French President Emmanuel Macron vowed on Wednesday to implement a pension reform that would raise the retirement age from 62 to 65 , a move that will force younger people to work longer.
Macron’s idea, which will begin to be implemented from 2023, is that the legal retirement age will be delayed four months from next year, to reach 65 in 2031.
“What I want to say is that from where we are now, in the 62 years, we will pass in the horizon of 2025 to 63 years, to the horizon of 2028 to 64 years and to the horizon of 2031 to 65 years”, explained the French president in a interview with France 2 network.
Macron assured that he is still open to discussing the retirement age with the unions and making potential amendments to the project. The consultations will last until the end of the year, although the margin for negotiation is minimal.
The French president was willing to accept a retirement age of 64 years, as long as certain conditions are met.
“If some are ready to compromise and say: we are ready to go to 64 years, but in return, if you make this gesture, we are ready to work a few more quarters, I am open,” he said.
These measures apply only to those who have worked long enough to qualify. Those who do not meet the conditions, such as women who interrupted their careers to raise their children, will have to work even until they are 67 years old.
All French workers receive a state pension. Macron assured that if his government does not implement this type of measure, it would be forced to reduce the amount of pensions.
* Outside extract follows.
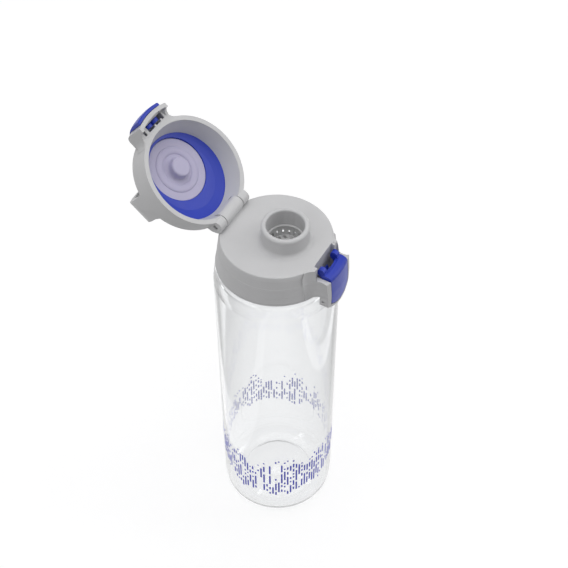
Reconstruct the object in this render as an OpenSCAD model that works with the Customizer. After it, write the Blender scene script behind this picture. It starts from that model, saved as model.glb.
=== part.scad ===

The French president’s plan had already been advanced during the electoral campaign in April this year.
Despite the fact that Macron managed to win his re-election, in the legislative elections in June, his political party lost control of congress, which is why his government has had difficulty passing his reforms.
For example, in order to approve his initial draft budget for 2024 without a vote from the National Assembly, the president activated the 49.3 method.
Now, Macron even threatens to dissolve the Assembly, where he has a simple majority, if it does not approve.
A pension reform proposal sparked strikes and protests across the country in late 2019 during Macron’s first term. The government had then decided to suspend the debate amid the COVID-19 pandemic.